TO BE DONE: Identify the line that contains "obj.matrix_world = world" in the material. Output it and every line after it, unchanged, through the end.

RECORDED INFORMATION:
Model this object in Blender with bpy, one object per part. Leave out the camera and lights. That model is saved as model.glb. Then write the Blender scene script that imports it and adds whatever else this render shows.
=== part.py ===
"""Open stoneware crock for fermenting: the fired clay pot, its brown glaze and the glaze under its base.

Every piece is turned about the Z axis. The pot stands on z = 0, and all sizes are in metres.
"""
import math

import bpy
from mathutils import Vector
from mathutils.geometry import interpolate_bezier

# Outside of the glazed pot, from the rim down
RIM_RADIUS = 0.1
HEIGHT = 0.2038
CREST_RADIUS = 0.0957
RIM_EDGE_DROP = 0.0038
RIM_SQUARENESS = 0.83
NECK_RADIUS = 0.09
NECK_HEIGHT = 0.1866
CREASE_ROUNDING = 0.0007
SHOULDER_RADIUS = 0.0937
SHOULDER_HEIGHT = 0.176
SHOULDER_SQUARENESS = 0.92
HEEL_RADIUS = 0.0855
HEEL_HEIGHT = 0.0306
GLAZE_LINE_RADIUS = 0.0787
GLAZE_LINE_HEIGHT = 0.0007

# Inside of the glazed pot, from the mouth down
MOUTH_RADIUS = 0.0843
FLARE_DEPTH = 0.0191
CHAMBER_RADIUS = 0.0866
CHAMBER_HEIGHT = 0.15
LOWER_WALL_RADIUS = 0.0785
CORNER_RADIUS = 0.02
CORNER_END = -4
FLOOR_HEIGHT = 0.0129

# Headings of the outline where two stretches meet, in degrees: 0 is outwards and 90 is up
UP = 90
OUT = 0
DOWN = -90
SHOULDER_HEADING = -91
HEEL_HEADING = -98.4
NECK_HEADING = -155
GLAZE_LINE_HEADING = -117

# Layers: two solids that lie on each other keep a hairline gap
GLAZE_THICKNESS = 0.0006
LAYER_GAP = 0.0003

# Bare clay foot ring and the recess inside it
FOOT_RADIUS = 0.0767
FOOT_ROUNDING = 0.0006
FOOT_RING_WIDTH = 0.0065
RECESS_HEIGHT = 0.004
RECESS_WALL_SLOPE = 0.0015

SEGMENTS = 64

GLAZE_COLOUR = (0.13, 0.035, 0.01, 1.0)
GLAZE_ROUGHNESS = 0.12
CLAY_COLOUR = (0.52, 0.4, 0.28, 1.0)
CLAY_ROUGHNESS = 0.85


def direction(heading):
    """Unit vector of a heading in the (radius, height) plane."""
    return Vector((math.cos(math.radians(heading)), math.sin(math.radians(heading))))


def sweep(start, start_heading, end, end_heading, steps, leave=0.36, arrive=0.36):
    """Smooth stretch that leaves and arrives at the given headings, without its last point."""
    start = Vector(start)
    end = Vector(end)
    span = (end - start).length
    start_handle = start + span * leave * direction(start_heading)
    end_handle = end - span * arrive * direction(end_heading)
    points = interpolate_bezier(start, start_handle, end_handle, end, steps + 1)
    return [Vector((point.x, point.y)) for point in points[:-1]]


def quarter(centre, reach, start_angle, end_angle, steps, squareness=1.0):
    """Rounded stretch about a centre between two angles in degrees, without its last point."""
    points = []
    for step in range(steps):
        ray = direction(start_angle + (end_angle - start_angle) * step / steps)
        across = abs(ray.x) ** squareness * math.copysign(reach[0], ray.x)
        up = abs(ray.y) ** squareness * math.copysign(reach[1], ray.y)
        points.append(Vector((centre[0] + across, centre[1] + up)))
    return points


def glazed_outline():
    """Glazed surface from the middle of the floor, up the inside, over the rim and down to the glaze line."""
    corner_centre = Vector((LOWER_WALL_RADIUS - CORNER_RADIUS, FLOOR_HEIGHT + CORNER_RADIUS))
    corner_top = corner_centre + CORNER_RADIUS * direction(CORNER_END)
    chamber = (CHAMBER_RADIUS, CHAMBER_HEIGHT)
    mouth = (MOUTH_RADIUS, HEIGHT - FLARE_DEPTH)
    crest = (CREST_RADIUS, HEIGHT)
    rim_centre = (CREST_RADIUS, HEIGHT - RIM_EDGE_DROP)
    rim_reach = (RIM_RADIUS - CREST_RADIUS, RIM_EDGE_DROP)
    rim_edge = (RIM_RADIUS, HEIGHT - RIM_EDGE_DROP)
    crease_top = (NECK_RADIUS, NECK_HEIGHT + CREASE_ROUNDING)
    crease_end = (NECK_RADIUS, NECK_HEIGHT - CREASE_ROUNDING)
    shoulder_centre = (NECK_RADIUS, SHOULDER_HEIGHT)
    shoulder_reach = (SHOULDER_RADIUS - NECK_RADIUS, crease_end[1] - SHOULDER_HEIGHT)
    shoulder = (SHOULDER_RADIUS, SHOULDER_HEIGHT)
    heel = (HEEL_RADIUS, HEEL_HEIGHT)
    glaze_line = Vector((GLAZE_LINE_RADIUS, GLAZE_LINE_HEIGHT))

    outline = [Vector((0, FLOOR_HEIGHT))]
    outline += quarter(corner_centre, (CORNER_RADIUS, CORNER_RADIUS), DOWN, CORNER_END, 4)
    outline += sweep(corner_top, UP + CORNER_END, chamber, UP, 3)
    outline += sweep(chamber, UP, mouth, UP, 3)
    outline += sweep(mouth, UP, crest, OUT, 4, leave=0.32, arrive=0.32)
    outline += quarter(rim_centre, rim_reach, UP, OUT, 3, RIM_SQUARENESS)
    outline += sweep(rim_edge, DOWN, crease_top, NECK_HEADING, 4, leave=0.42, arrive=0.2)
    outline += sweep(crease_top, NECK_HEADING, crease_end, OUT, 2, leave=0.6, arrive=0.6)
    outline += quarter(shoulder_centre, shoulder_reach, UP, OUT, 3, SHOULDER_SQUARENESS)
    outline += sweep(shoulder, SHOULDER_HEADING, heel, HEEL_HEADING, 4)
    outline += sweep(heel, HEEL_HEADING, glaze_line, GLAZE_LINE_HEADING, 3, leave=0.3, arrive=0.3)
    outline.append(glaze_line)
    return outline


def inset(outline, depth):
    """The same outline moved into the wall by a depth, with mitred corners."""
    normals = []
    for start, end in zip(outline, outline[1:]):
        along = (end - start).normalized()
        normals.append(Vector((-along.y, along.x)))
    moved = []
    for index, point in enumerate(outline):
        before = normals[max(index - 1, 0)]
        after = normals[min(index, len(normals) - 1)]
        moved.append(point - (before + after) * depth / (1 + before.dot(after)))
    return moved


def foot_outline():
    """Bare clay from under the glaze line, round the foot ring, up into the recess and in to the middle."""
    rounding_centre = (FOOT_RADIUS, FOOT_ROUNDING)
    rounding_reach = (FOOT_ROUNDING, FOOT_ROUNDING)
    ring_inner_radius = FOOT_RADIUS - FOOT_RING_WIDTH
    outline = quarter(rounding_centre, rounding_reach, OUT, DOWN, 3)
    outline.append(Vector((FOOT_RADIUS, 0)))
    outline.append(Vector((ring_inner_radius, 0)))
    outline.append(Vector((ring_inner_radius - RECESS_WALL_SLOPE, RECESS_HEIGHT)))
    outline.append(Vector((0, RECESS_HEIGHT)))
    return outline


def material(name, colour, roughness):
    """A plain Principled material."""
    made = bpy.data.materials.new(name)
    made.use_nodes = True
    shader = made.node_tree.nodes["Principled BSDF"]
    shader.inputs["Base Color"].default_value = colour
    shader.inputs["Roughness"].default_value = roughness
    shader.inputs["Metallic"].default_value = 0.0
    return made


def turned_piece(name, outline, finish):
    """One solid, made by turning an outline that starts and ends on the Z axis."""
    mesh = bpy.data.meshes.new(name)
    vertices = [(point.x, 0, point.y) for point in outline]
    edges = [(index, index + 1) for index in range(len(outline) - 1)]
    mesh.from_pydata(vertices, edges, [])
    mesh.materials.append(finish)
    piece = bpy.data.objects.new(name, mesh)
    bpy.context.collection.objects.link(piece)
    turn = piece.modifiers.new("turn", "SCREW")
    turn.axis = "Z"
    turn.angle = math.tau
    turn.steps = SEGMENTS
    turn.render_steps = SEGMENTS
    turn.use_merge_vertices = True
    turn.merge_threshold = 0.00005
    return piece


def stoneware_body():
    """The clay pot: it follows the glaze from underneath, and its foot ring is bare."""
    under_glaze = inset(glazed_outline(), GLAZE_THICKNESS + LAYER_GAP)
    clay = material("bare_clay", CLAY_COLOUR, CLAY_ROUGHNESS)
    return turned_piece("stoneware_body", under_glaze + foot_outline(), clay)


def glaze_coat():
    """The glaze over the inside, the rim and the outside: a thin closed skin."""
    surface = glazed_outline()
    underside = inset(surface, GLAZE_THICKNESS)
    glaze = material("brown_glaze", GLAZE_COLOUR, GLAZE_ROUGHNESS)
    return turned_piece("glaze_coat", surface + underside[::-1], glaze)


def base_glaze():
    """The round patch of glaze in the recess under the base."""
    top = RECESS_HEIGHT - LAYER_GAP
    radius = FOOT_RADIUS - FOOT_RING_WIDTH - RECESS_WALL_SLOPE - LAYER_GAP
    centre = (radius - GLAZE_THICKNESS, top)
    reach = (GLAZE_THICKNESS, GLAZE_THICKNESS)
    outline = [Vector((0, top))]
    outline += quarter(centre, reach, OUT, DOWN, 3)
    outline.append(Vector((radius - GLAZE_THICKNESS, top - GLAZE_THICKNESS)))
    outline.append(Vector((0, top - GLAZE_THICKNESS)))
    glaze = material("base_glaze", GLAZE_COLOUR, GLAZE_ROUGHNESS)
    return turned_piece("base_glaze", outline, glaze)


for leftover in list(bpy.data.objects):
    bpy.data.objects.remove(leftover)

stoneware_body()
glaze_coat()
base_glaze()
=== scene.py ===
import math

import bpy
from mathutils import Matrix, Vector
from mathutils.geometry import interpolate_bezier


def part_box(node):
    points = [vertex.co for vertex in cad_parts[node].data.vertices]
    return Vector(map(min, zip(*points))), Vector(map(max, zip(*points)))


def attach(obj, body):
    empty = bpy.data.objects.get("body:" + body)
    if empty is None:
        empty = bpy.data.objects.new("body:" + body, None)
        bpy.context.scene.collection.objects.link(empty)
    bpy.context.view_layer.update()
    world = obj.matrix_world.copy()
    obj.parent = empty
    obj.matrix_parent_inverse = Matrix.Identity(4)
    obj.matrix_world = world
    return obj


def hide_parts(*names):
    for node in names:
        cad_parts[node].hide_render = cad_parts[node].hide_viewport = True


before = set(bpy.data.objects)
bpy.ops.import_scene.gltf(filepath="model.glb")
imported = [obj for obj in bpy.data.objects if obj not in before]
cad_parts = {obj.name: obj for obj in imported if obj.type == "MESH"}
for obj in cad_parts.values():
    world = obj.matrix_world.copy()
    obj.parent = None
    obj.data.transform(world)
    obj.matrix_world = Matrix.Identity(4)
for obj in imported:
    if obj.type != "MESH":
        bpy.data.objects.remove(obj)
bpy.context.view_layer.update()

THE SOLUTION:
    obj.matrix_world = world
    return obj


def hide_parts(*names):
    for node in names:
        cad_parts[node].hide_render = cad_parts[node].hide_viewport = True


before = set(bpy.data.objects)
bpy.ops.import_scene.gltf(filepath="model.glb")
imported = [obj for obj in bpy.data.objects if obj not in before]
cad_parts = {obj.name: obj for obj in imported if obj.type == "MESH"}
for obj in cad_parts.values():
    world = obj.matrix_world.copy()
    obj.parent = None
    obj.data.transform(world)
    obj.matrix_world = Matrix.Identity(4)
for obj in imported:
    if obj.type != "MESH":
        bpy.data.objects.remove(obj)
bpy.context.view_layer.update()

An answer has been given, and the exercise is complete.